DIGESTIVE AGENTS are taken to mean any of a variety of agents that aid in some way the digestive process. (See also NUTRITIONAL AGENTS.)
Digestive enzymes may be given by mouth to make up deficiencies; e.g. chymotrypsin and pancreatin, which are currently used in human therapeutics to make up for deficiencies in secretions from the pancreatic exocrine gland (e.g. in cystic fibrosis and following pancreatectomy or chronic pancreatitis). They help digestion of starch, fat and protein. Cellulase was also once used, which is a concentrate of cellulose-splitting enzymes isolated from Aspergillus niger, and as a digestive adjunct. Papain, a purified proteolytic enzymic principle derived from Carica papaya, is essentially a vegetable pepsin. It is now not normally applied to food because of its adverse action on the gastrointestinal tract.

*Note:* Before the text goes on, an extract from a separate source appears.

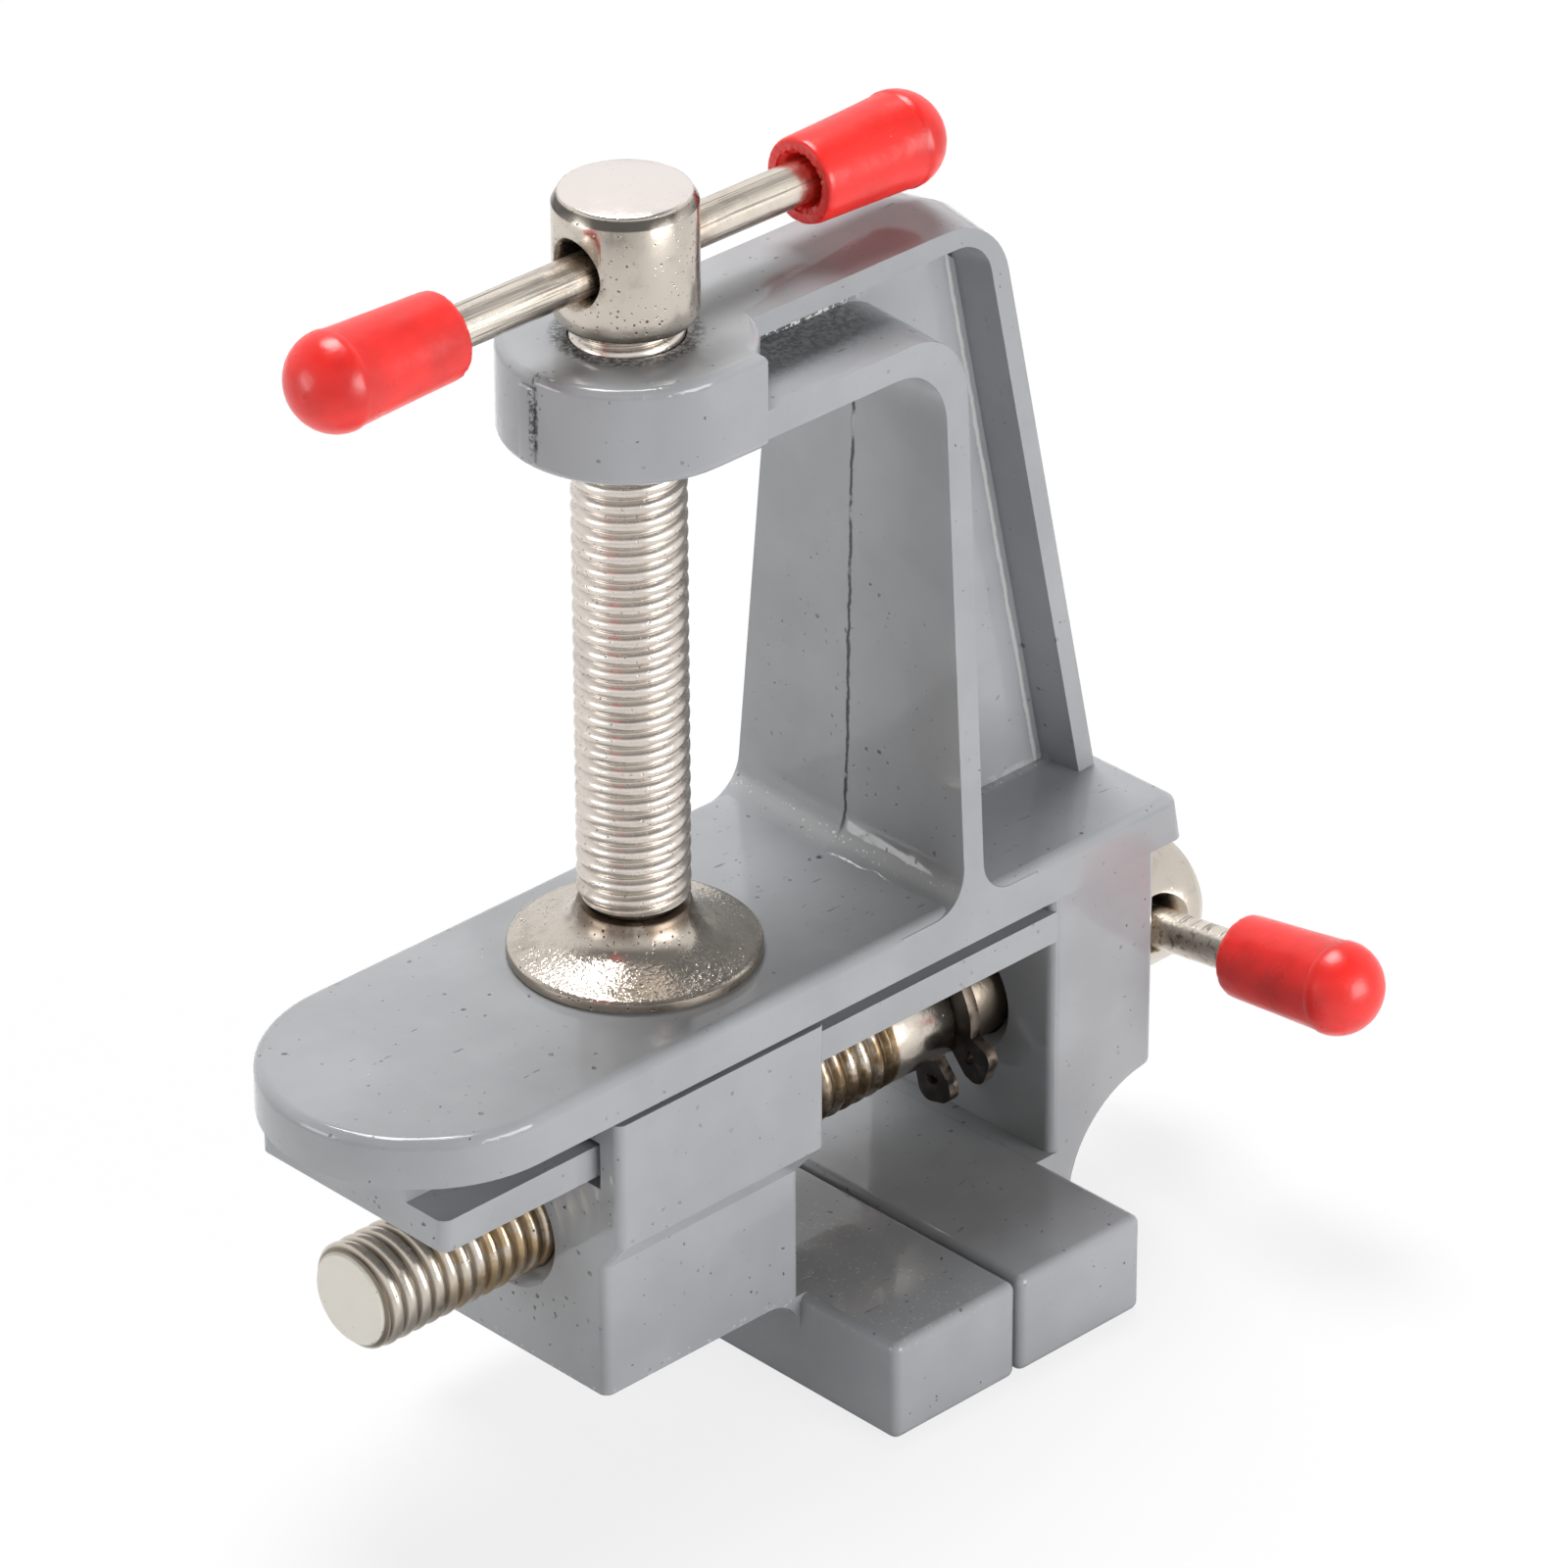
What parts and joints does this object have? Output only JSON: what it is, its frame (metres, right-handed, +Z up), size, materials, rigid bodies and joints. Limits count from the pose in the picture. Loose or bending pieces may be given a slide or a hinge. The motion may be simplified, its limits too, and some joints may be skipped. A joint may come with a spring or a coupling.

ANTACIDS are used to neutralize gastric acid, by raising gastric pH, so inhibiting peptic enzyme activity, which is greatly inhibited above pH 5. Although antacids are used to give symptomatic relief of dyspepsia, oesophagitis and gastritis, there is little objective evidence of accelerated healing of peptic ulcers (gastric or duodenal). Examples of antacids include aluminium hydroxide, calcium carbonate, magnesium carbonate, magnesium hydroxide, magnesium trisilicate and sodium bicarbonate.
Demulcents are agents or preparations that protect the mucous membranes and relieve pain and irritation. They are thought to work by forming a protective film and are commonly incorporated into antacid preparations for protecting the gastric mucosa of the mouth. The most commonly used is alginic acid or one of its alginate salts.
Carminatives and antifoaming agents (defoaming agents) help relieve flatulence, and are used to reduce gastric discomfort and colic. They may work by helping to bring up of wind, or erucation (belching). There are many agents used, but the mode of action or efficacy is not well established; examples include extracts or volatile oils of caraway, cardamom, camomile, cinnamon, cloves, dill, fennel, ginger, nutmeg and peppermint. A more recent approach is to use a polymer with a defoaming action agent, which helps gas coalesce, e.g. simethicone (a name for activated dimethicone).
Non-nutrient sweetening agents, with no calorific value, are widely used as sucrose substitutes. They are also valuable in masking unpalatable tastes, e.g. in oral liquid medicines. Examples include aspartame. cyclamates and saccharin.